Extract the complete listing and output it unchanged.
------ Provided data
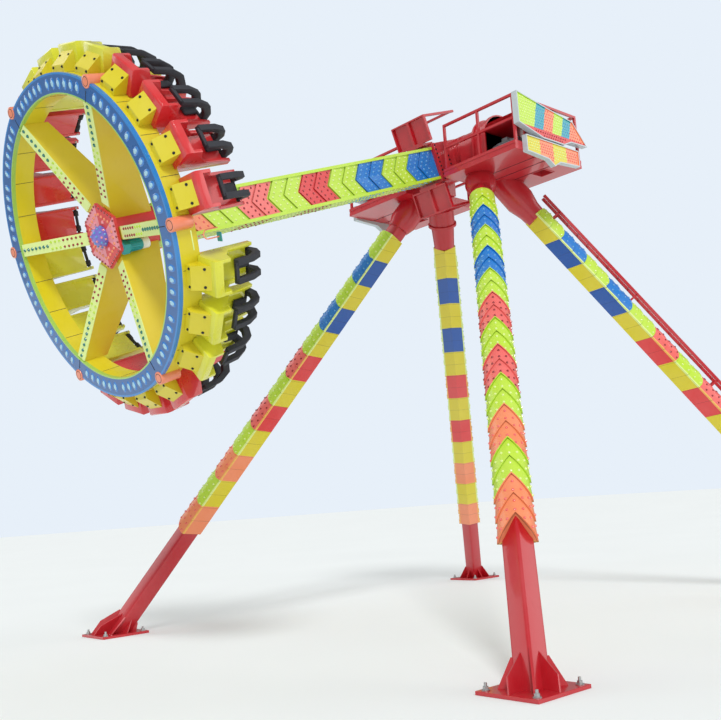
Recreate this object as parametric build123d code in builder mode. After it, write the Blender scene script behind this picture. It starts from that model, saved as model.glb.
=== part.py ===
from build123d import *
import os
from math import atan2, cos, radians, sin, sqrt

os.makedirs("parts", exist_ok=True)

# Giant pendulum ride, in millimetres.  Ground is Z = 0, the swing axle runs
# along Y over the origin, and the ride is drawn with its arm swung out to -X.

# Swing
axle_height = 9200
arm_swing = 70            # degrees from hanging, towards -X
arm_length = 8670         # axle to the light ring
seat_clearance = 5        # gap between parts that move past each other
fit_clearance = 0.3       # gap between parts that seat on each other

# Legs
foot_x = 5110
foot_y = 5310
head_x = 400              # where each leg's axis passes, head_drop below the deck
head_y = 970
head_drop = 220
leg_radius = 220
head_block_width = 640     # tapered block under the deck on the front right leg
head_block_depth = 560
head_block_shift = 100
foot_plate = 940
foot_plate_thickness = 45
anchor_spacing = 760
anchor_radius = 22
gusset_count = 8
gusset_height = 420
gusset_reach = 180
gusset_thickness = 24
leg_heads = {             # (below the deck, radius) of the turned head of each leg
    "front_left": ((0, 235), (110, 300), (260, 315), (400, 285), (500, 225)),
    "front_right": ((0, 260), (400, 260), (600, 225)),
    "rear_left": ((0, 290), (520, 290), (700, 225)),
    "rear_right": ((0, 280), (330, 280), (345, 315), (400, 315), (415, 255), (900, 225)),
}

# Leg cladding
sleeve_width = 500
sleeve_start = 2050       # along the leg from the ground
sleeve_arch = 370         # rise of the pointed arch at the sleeve's lower edge
sleeve_gap = 1026         # bare pipe between the sleeve and the deck
sleeve_gap_front_left = 546
panel_lift = 32           # how far each panel's lower edge stands proud
panel_pitch = 315

# Decks
deck_half_length = 1000
deck_inner = 560
deck_outer = 2450
deck_drop = 580           # deck's top below the axle
deck_depth = 170
deck_floor = 25
hatch_size = 300
rail_radius = 24
rail_height = 920
mid_rail_height = 460

# Bearings and drives
bearing_radius = 420
bearing_inner = 500
bearing_outer = 900
slew_ring_radius = 410
slew_ring_inner = 425
shaft_radius = 160
shaft_end = 860
drive_inner = 960
drive_outer = 1700
drive_half_width = 560
drive_wall_height = 430
drive_arch = 380
drive_rib = 30            # height of the ribs round the housing
drive_rib_width = 50
drive_rib_count = 4
canopy_outer = 2330
canopy_half_width = 560
canopy_eaves = 560
canopy_rise = 260
canopy_thickness = 30
motor_radius = 150
motor_height = 260
motor_spacing = 460
motor_length = 480

# Signs, outlines as (across, above the deck's top)
sign_depth = 110
sign_lower_depth = 90
upper_sign_outline = (
    (-1000, 310),
    (-1000, 940),
    (-110, 800),
    (660, 700),
    (1080, 260),
    (560, 240),
    (330, 140),
    (-310, 140),
)
lower_sign_outline = (
    (-800, 120),
    (800, 120),
    (800, -210),
    (180, -250),
    (0, -360),
    (-180, -250),
    (-800, -210),
)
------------
■ Task response ■
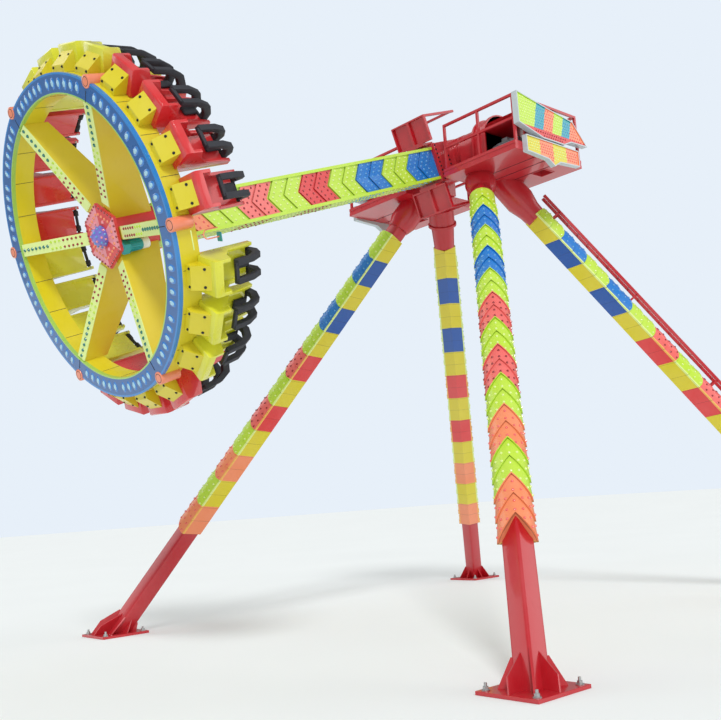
Recreate this object as parametric build123d code in builder mode. After it, write the Blender scene script behind this picture. It starts from that model, saved as model.glb.
=== part.py ===
from build123d import *
import os
from math import atan2, cos, radians, sin, sqrt

os.makedirs("parts", exist_ok=True)

# Giant pendulum ride, in millimetres.  Ground is Z = 0, the swing axle runs
# along Y over the origin, and the ride is drawn with its arm swung out to -X.

# Swing
axle_height = 9200
arm_swing = 70            # degrees from hanging, towards -X
arm_length = 8670         # axle to the light ring
seat_clearance = 5        # gap between parts that move past each other
fit_clearance = 0.3       # gap between parts that seat on each other

# Legs
foot_x = 5110
foot_y = 5310
head_x = 400              # where each leg's axis passes, head_drop below the deck
head_y = 970
head_drop = 220
leg_radius = 220
head_block_width = 640     # tapered block under the deck on the front right leg
head_block_depth = 560
head_block_shift = 100
foot_plate = 940
foot_plate_thickness = 45
anchor_spacing = 760
anchor_radius = 22
gusset_count = 8
gusset_height = 420
gusset_reach = 180
gusset_thickness = 24
leg_heads = {             # (below the deck, radius) of the turned head of each leg
    "front_left": ((0, 235), (110, 300), (260, 315), (400, 285), (500, 225)),
    "front_right": ((0, 260), (400, 260), (600, 225)),
    "rear_left": ((0, 290), (520, 290), (700, 225)),
    "rear_right": ((0, 280), (330, 280), (345, 315), (400, 315), (415, 255), (900, 225)),
}

# Leg cladding
sleeve_width = 500
sleeve_start = 2050       # along the leg from the ground
sleeve_arch = 370         # rise of the pointed arch at the sleeve's lower edge
sleeve_gap = 1026         # bare pipe between the sleeve and the deck
sleeve_gap_front_left = 546
panel_lift = 32           # how far each panel's lower edge stands proud
panel_pitch = 315

# Decks
deck_half_length = 1000
deck_inner = 560
deck_outer = 2450
deck_drop = 580           # deck's top below the axle
deck_depth = 170
deck_floor = 25
hatch_size = 300
rail_radius = 24
rail_height = 920
mid_rail_height = 460

# Bearings and drives
bearing_radius = 420
bearing_inner = 500
bearing_outer = 900
slew_ring_radius = 410
slew_ring_inner = 425
shaft_radius = 160
shaft_end = 860
drive_inner = 960
drive_outer = 1700
drive_half_width = 560
drive_wall_height = 430
drive_arch = 380
drive_rib = 30            # height of the ribs round the housing
drive_rib_width = 50
drive_rib_count = 4
canopy_outer = 2330
canopy_half_width = 560
canopy_eaves = 560
canopy_rise = 260
canopy_thickness = 30
motor_radius = 150
motor_height = 260
motor_spacing = 460
motor_length = 480

# Signs, outlines as (across, above the deck's top)
sign_depth = 110
sign_lower_depth = 90
upper_sign_outline = (
    (-1000, 310),
    (-1000, 940),
    (-110, 800),
    (660, 700),
    (1080, 260),
    (560, 240),
    (330, 140),
    (-310, 140),
)
lower_sign_outline = (
    (-800, 120),
    (800, 120),
    (800, -210),
    (180, -250),
    (0, -360),
    (-180, -250),
    (-800, -210),
)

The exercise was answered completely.